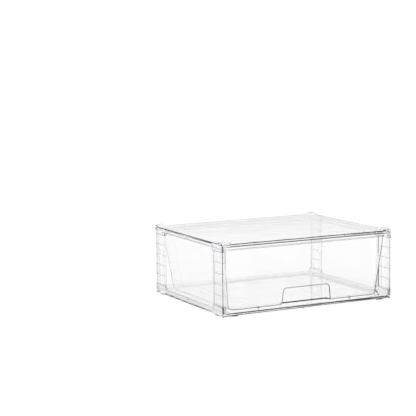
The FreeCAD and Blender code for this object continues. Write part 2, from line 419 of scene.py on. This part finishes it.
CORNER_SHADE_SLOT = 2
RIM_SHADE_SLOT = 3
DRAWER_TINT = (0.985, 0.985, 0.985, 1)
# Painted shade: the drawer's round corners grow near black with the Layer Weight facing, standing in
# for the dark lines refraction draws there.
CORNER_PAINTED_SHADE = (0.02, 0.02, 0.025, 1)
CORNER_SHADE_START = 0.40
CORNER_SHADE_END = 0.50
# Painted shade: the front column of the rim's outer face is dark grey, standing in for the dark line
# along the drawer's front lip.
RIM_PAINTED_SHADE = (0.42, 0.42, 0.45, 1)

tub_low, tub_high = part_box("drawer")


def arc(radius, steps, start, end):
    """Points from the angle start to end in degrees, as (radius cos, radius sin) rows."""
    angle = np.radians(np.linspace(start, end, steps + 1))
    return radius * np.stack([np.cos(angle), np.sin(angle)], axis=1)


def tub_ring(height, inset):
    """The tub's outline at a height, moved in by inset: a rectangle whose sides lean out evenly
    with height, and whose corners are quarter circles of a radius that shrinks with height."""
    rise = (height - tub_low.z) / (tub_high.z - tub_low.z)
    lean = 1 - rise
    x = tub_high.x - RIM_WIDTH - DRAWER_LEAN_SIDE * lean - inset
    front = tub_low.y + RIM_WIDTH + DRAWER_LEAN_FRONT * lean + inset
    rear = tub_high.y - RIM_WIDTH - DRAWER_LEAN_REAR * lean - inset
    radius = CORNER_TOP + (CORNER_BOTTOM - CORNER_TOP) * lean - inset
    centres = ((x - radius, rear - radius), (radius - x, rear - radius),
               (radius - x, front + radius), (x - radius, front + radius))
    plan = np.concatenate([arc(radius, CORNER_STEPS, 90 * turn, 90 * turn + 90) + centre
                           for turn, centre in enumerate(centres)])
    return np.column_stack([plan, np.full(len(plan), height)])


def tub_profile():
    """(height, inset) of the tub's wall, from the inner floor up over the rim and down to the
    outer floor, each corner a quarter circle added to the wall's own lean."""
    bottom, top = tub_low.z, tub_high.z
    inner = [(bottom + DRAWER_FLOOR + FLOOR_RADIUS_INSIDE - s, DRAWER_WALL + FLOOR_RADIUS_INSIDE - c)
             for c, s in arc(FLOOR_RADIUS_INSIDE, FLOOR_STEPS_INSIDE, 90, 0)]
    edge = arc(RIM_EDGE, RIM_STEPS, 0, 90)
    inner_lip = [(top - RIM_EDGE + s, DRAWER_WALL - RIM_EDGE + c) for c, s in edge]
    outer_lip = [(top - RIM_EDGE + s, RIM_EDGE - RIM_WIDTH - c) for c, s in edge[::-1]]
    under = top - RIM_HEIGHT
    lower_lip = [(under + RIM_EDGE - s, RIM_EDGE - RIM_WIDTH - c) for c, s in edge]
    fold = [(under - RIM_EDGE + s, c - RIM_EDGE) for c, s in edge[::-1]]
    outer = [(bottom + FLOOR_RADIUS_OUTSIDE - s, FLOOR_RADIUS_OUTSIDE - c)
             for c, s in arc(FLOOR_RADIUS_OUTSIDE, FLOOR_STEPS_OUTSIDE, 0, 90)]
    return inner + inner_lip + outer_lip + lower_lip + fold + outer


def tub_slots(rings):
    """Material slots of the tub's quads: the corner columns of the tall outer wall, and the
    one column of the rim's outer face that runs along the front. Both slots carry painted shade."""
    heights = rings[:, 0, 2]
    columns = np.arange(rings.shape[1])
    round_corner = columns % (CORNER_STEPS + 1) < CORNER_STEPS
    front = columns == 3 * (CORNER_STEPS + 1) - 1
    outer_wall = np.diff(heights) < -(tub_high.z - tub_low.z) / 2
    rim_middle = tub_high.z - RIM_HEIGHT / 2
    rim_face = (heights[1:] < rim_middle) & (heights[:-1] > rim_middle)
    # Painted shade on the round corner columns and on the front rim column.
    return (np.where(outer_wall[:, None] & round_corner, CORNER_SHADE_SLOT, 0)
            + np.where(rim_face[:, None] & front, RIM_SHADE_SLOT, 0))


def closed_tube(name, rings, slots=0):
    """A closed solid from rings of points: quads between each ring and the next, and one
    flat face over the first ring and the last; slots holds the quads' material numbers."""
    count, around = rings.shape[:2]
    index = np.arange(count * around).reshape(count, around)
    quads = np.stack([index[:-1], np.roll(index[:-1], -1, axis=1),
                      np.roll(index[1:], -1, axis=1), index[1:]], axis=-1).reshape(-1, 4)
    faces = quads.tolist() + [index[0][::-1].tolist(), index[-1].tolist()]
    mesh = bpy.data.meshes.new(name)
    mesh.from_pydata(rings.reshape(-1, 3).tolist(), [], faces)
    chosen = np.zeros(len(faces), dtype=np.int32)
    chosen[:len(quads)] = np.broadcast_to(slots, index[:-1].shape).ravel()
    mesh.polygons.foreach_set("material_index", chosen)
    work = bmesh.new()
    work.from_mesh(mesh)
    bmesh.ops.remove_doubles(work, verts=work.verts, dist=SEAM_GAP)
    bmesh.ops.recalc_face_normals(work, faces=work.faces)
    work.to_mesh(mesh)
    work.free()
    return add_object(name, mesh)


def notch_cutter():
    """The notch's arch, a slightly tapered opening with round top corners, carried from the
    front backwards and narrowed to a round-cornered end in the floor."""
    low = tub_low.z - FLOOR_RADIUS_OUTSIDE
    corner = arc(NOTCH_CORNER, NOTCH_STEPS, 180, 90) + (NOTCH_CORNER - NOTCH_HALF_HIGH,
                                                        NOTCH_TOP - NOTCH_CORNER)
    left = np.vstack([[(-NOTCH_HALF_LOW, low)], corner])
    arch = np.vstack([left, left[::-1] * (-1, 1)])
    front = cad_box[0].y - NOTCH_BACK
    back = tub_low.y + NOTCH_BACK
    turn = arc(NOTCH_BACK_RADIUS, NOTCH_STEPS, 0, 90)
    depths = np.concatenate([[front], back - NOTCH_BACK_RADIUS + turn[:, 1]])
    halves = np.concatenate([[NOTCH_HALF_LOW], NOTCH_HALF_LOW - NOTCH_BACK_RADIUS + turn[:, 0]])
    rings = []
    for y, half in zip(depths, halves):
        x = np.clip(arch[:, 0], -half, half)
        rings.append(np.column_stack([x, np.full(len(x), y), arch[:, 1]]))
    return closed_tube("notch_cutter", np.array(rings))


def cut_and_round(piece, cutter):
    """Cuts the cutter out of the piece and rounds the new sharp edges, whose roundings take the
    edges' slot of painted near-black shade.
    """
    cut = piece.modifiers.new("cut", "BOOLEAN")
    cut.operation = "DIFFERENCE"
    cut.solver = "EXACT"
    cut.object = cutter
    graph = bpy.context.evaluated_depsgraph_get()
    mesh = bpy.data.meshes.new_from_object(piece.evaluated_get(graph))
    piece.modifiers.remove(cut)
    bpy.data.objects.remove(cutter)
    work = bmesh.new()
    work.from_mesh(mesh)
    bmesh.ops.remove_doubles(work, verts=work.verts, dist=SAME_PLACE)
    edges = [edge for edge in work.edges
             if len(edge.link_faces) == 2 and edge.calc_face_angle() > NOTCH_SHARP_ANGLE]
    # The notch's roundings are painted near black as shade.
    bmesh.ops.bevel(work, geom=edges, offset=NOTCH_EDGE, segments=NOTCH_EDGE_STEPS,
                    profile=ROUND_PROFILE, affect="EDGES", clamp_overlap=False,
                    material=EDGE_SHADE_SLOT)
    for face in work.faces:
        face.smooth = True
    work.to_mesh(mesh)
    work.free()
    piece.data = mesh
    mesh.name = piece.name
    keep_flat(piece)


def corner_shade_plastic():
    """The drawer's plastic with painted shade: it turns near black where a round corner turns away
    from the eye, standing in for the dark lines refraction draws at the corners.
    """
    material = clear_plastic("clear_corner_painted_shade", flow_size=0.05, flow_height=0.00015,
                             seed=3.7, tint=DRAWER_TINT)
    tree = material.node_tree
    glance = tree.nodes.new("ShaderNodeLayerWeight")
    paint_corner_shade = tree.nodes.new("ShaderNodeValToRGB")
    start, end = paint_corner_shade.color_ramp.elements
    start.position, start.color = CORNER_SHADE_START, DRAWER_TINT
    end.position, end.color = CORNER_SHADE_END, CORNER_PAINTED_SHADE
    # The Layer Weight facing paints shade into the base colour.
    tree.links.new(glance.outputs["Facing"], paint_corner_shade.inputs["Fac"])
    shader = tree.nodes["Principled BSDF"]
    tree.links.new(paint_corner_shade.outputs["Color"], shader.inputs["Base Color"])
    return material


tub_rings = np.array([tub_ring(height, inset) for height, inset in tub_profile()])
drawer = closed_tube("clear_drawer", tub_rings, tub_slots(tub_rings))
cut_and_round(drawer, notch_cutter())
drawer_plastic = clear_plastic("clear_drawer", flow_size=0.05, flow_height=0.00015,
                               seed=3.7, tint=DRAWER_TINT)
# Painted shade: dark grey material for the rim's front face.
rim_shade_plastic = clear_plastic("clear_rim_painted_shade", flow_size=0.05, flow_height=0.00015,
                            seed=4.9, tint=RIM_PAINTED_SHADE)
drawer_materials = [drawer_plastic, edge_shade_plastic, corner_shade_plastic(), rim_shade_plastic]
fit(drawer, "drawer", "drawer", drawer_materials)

__________

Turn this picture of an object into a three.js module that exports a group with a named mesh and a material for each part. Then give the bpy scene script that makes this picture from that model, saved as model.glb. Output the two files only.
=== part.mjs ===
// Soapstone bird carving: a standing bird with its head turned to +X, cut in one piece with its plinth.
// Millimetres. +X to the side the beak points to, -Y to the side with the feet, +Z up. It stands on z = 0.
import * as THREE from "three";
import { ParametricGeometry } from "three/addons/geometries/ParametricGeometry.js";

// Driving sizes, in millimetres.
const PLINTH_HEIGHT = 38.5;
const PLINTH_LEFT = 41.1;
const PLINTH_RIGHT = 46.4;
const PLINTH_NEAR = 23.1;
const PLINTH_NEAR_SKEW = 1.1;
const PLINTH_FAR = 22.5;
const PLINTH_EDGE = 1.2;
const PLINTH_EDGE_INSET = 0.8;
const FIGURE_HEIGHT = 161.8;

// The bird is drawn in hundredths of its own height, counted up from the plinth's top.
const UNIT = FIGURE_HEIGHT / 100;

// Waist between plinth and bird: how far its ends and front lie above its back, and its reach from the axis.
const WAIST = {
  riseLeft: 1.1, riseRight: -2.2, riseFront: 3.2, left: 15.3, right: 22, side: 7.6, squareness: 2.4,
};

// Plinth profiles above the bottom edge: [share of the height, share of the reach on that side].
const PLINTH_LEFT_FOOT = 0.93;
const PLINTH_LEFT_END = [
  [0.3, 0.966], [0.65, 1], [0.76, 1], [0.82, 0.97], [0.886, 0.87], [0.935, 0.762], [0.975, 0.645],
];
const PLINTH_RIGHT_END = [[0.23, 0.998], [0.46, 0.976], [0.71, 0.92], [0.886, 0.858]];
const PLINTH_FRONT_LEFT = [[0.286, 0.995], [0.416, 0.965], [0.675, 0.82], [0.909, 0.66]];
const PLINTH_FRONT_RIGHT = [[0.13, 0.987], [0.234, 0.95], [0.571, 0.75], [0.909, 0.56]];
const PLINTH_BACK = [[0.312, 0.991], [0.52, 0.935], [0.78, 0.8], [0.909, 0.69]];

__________

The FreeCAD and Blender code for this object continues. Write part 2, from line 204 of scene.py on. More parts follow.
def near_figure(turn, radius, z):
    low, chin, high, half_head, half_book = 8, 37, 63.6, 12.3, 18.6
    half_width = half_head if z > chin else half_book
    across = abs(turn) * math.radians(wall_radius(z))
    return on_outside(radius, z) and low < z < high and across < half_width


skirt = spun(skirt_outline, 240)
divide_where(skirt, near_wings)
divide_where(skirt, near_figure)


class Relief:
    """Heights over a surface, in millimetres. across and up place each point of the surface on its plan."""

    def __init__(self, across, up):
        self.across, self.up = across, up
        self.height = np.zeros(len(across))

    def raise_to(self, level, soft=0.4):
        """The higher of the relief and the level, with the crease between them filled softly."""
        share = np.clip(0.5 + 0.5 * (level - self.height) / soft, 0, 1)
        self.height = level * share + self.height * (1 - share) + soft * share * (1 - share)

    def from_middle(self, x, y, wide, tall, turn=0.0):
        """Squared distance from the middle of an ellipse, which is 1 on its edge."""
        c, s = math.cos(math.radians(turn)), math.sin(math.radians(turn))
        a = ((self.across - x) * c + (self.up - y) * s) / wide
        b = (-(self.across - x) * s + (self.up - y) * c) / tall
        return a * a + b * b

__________

*Required task*
Starting with the line with "More parts follow." and ending with the line with "self.height = np.zeros(len(across))", extract every line exactly and nothing outside that span.

*Response to this task*
The FreeCAD and Blender code for this object continues. Write part 2, from line 204 of scene.py on. More parts follow.
def near_figure(turn, radius, z):
    low, chin, high, half_head, half_book = 8, 37, 63.6, 12.3, 18.6
    half_width = half_head if z > chin else half_book
    across = abs(turn) * math.radians(wall_radius(z))
    return on_outside(radius, z) and low < z < high and across < half_width


skirt = spun(skirt_outline, 240)
divide_where(skirt, near_wings)
divide_where(skirt, near_figure)


class Relief:
    """Heights over a surface, in millimetres. across and up place each point of the surface on its plan."""

    def __init__(self, across, up):
        self.across, self.up = across, up
        self.height = np.zeros(len(across))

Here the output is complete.